■ **WHAT THE TASK ASKS**
Take the data below and write out exactly the lines from the one with "butt_depth = max(butt_corner_r, butt_round_r, under_r);" through the one with "bpy.data.objects.remove(obj)"; omit every other line.

■ **RECORDED DATA**
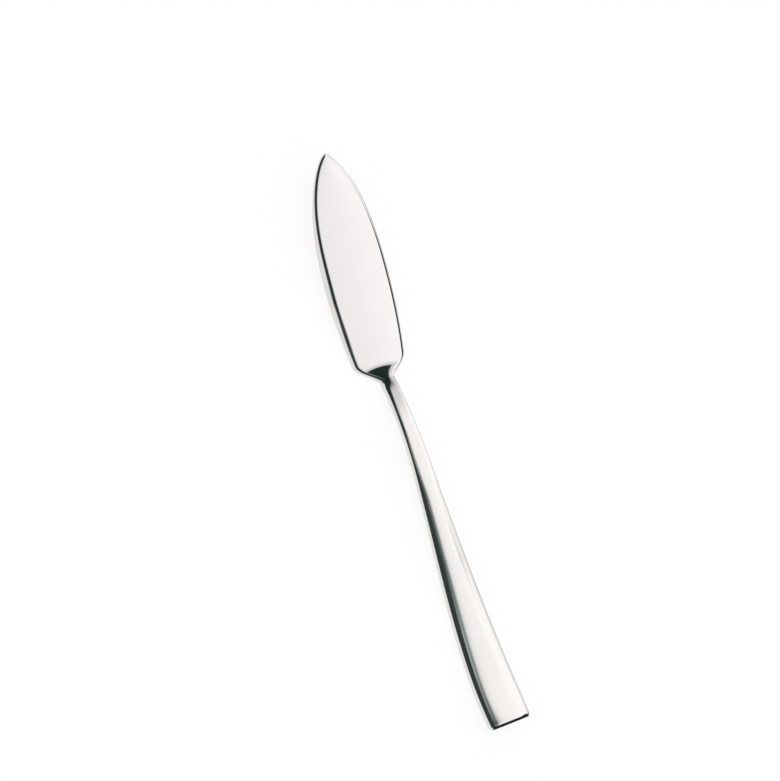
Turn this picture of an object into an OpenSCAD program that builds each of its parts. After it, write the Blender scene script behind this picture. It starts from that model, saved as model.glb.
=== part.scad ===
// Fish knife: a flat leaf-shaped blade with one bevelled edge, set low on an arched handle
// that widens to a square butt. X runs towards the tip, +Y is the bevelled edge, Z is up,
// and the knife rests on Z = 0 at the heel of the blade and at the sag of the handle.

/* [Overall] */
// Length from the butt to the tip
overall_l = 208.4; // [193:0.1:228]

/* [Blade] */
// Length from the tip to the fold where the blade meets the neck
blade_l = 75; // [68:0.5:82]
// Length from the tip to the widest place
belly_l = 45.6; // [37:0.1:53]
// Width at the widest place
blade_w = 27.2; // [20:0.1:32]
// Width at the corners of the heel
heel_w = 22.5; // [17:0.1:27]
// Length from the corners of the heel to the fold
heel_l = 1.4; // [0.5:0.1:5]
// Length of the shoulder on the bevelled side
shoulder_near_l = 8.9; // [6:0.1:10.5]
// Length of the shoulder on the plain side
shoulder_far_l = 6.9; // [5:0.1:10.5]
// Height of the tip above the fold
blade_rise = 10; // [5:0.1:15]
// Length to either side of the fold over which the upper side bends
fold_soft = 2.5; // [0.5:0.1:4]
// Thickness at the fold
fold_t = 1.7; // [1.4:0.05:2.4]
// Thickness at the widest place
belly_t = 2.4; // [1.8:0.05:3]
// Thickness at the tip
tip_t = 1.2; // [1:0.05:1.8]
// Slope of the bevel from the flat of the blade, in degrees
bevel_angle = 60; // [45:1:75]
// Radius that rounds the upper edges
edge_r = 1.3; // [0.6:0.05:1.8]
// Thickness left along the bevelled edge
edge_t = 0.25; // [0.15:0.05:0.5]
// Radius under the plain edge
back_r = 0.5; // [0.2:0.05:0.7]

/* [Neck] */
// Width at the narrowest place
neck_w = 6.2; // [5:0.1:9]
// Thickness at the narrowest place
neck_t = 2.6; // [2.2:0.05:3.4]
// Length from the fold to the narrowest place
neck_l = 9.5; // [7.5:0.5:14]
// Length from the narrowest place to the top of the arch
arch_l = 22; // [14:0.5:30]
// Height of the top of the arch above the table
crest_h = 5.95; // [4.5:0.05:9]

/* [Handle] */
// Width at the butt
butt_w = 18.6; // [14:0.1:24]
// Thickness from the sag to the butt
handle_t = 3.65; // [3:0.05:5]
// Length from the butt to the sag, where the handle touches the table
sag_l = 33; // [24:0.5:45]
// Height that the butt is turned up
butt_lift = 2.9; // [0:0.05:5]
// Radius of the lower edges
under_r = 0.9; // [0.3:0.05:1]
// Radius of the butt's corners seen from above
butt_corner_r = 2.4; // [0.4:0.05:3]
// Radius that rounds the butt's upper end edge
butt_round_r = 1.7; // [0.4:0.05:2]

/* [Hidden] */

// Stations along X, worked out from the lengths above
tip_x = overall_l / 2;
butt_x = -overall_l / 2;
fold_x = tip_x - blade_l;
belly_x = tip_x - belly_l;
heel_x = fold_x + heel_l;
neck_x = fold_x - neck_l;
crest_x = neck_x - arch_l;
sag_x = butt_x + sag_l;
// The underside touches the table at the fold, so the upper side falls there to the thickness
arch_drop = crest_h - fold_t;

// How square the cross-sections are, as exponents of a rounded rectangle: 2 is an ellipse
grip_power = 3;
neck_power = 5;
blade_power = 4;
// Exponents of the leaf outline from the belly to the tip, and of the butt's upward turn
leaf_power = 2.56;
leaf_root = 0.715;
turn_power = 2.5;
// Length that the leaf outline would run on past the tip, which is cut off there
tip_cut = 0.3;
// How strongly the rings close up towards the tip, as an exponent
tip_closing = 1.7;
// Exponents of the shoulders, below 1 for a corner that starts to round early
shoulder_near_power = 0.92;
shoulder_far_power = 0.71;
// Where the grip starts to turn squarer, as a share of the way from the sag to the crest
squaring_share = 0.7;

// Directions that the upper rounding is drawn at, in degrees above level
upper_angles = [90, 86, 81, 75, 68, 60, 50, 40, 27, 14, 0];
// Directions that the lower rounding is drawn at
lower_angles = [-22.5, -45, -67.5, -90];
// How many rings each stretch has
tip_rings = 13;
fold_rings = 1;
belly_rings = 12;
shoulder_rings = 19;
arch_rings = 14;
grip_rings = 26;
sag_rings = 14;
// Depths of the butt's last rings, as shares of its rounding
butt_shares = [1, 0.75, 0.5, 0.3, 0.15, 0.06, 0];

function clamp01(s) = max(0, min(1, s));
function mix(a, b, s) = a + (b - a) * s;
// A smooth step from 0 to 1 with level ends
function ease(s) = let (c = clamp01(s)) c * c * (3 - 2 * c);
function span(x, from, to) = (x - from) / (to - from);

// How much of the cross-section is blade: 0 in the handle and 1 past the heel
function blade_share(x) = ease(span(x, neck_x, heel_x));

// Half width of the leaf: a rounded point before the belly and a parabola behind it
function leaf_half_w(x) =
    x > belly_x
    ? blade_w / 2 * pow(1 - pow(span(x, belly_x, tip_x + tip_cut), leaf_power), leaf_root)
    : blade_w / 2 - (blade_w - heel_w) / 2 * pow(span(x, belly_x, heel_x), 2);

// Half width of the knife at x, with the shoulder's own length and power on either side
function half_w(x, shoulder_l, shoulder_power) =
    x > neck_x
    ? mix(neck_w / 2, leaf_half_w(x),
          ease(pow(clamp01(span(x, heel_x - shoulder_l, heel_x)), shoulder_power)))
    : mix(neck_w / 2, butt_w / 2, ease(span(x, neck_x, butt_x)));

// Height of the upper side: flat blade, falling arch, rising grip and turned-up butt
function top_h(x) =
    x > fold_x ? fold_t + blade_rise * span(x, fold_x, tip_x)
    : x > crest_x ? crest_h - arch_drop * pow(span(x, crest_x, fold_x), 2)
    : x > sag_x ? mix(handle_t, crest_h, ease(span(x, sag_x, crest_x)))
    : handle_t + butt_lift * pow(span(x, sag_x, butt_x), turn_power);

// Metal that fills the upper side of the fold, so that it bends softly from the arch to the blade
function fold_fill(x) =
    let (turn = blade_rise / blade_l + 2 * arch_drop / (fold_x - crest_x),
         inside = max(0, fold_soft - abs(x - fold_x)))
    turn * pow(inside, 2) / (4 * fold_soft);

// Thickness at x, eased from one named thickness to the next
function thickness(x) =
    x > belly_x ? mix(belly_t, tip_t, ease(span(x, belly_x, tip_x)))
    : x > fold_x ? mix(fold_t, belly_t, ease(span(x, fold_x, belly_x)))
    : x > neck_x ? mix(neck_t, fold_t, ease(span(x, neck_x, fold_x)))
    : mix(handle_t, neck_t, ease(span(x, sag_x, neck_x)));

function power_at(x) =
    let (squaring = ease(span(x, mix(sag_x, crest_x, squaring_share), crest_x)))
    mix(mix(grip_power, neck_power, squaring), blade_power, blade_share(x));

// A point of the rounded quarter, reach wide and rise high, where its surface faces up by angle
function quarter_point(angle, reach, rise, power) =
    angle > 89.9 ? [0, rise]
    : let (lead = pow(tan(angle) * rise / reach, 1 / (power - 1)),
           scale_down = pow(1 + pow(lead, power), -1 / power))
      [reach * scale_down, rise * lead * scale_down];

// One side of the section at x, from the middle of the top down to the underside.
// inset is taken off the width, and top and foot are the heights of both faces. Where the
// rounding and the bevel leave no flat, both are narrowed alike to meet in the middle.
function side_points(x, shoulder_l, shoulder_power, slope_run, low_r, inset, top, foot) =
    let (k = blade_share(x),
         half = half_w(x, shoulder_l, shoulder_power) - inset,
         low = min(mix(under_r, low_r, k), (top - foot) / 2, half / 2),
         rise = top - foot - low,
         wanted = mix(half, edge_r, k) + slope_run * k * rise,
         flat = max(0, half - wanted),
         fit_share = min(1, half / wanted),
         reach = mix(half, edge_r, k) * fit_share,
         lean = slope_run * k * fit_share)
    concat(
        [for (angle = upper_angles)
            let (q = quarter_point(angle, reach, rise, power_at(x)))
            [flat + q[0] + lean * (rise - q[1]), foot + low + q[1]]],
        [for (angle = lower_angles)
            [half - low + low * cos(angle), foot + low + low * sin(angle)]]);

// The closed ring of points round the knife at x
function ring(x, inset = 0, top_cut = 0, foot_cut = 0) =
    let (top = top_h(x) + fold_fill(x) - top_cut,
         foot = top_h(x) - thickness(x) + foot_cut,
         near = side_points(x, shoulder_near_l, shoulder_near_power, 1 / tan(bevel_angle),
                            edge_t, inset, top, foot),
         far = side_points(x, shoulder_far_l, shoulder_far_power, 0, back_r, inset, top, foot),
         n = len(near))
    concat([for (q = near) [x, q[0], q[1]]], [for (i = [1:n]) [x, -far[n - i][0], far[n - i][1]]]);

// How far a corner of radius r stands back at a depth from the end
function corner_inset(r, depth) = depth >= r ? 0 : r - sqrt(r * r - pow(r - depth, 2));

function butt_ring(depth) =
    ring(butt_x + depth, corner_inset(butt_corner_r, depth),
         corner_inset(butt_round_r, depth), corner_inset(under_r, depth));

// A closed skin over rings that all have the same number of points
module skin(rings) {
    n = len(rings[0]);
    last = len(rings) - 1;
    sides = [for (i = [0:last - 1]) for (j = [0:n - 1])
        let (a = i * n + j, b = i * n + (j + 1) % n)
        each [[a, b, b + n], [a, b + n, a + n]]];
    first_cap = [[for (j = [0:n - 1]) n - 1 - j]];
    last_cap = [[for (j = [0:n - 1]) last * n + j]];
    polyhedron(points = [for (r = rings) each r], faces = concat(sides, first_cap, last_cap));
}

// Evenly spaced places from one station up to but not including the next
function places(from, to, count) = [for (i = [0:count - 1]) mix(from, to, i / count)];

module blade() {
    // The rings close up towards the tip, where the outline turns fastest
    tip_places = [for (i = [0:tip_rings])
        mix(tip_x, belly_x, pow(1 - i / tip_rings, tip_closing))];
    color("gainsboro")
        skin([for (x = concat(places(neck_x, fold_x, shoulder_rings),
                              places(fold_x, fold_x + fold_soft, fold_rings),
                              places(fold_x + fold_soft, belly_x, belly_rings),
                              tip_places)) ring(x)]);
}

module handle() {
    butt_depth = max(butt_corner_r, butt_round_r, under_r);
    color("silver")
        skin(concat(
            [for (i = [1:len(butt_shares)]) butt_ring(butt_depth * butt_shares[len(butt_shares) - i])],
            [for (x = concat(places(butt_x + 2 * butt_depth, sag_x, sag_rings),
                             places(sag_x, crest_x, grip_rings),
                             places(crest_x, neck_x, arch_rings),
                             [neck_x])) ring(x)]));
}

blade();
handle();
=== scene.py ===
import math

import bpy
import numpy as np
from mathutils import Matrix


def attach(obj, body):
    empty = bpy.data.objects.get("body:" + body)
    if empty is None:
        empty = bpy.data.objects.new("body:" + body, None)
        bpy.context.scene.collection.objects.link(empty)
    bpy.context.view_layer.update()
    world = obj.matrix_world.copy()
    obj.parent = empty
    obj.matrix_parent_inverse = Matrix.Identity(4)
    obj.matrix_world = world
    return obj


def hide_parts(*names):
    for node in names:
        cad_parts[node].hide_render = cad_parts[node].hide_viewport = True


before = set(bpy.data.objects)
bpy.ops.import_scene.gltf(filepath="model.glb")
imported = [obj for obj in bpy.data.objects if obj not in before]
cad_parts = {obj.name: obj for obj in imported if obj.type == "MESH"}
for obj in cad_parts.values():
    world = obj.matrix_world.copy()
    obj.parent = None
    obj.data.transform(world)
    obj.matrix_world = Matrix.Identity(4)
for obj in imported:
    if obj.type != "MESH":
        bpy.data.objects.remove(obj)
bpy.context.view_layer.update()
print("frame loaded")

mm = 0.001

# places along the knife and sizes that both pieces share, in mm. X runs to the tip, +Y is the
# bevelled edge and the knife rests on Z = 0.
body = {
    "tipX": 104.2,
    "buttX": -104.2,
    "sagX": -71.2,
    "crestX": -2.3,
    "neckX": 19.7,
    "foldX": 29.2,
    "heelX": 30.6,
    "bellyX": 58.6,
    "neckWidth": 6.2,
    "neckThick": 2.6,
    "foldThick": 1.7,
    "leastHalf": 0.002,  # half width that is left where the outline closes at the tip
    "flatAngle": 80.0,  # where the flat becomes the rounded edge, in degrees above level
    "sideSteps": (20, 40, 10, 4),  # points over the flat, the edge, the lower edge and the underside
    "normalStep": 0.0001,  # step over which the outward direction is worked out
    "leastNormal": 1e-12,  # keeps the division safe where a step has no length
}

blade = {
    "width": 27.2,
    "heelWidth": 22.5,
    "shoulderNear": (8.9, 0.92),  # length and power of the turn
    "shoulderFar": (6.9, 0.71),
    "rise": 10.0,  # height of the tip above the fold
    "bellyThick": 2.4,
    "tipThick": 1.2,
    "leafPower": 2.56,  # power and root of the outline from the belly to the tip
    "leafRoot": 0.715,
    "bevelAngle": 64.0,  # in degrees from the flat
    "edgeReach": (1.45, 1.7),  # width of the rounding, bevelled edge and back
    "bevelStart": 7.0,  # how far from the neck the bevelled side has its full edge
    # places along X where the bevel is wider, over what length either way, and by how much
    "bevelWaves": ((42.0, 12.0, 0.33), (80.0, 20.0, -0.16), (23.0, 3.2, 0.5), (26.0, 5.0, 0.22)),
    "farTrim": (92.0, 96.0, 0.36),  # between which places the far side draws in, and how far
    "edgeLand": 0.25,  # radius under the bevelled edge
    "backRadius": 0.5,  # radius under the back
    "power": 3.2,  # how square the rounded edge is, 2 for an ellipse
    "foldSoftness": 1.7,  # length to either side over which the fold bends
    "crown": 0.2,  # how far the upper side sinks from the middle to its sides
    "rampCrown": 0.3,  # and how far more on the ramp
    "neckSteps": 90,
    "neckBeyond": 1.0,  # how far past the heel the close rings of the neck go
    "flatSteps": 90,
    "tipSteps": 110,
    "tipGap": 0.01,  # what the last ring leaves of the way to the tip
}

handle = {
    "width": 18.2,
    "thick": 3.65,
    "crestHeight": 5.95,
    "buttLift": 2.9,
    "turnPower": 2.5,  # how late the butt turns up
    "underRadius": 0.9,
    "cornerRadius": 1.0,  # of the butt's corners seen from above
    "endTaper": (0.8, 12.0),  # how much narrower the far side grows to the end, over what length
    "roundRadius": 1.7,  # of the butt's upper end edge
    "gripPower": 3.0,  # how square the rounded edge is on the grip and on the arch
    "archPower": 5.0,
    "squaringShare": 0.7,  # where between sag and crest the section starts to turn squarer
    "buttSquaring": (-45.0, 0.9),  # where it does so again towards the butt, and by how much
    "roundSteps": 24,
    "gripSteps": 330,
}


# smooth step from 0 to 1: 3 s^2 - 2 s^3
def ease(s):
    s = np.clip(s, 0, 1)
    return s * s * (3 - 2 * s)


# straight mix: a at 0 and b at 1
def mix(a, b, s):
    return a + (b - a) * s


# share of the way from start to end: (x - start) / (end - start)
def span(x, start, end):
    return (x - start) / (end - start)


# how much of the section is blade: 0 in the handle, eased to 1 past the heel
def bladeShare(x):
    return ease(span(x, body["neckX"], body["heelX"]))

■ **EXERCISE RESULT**
    butt_depth = max(butt_corner_r, butt_round_r, under_r);
    color("silver")
        skin(concat(
            [for (i = [1:len(butt_shares)]) butt_ring(butt_depth * butt_shares[len(butt_shares) - i])],
            [for (x = concat(places(butt_x + 2 * butt_depth, sag_x, sag_rings),
                             places(sag_x, crest_x, grip_rings),
                             places(crest_x, neck_x, arch_rings),
                             [neck_x])) ring(x)]));
}

blade();
handle();
=== scene.py ===
import math

import bpy
import numpy as np
from mathutils import Matrix


def attach(obj, body):
    empty = bpy.data.objects.get("body:" + body)
    if empty is None:
        empty = bpy.data.objects.new("body:" + body, None)
        bpy.context.scene.collection.objects.link(empty)
    bpy.context.view_layer.update()
    world = obj.matrix_world.copy()
    obj.parent = empty
    obj.matrix_parent_inverse = Matrix.Identity(4)
    obj.matrix_world = world
    return obj


def hide_parts(*names):
    for node in names:
        cad_parts[node].hide_render = cad_parts[node].hide_viewport = True


before = set(bpy.data.objects)
bpy.ops.import_scene.gltf(filepath="model.glb")
imported = [obj for obj in bpy.data.objects if obj not in before]
cad_parts = {obj.name: obj for obj in imported if obj.type == "MESH"}
for obj in cad_parts.values():
    world = obj.matrix_world.copy()
    obj.parent = None
    obj.data.transform(world)
    obj.matrix_world = Matrix.Identity(4)
for obj in imported:
    if obj.type != "MESH":
        bpy.data.objects.remove(obj)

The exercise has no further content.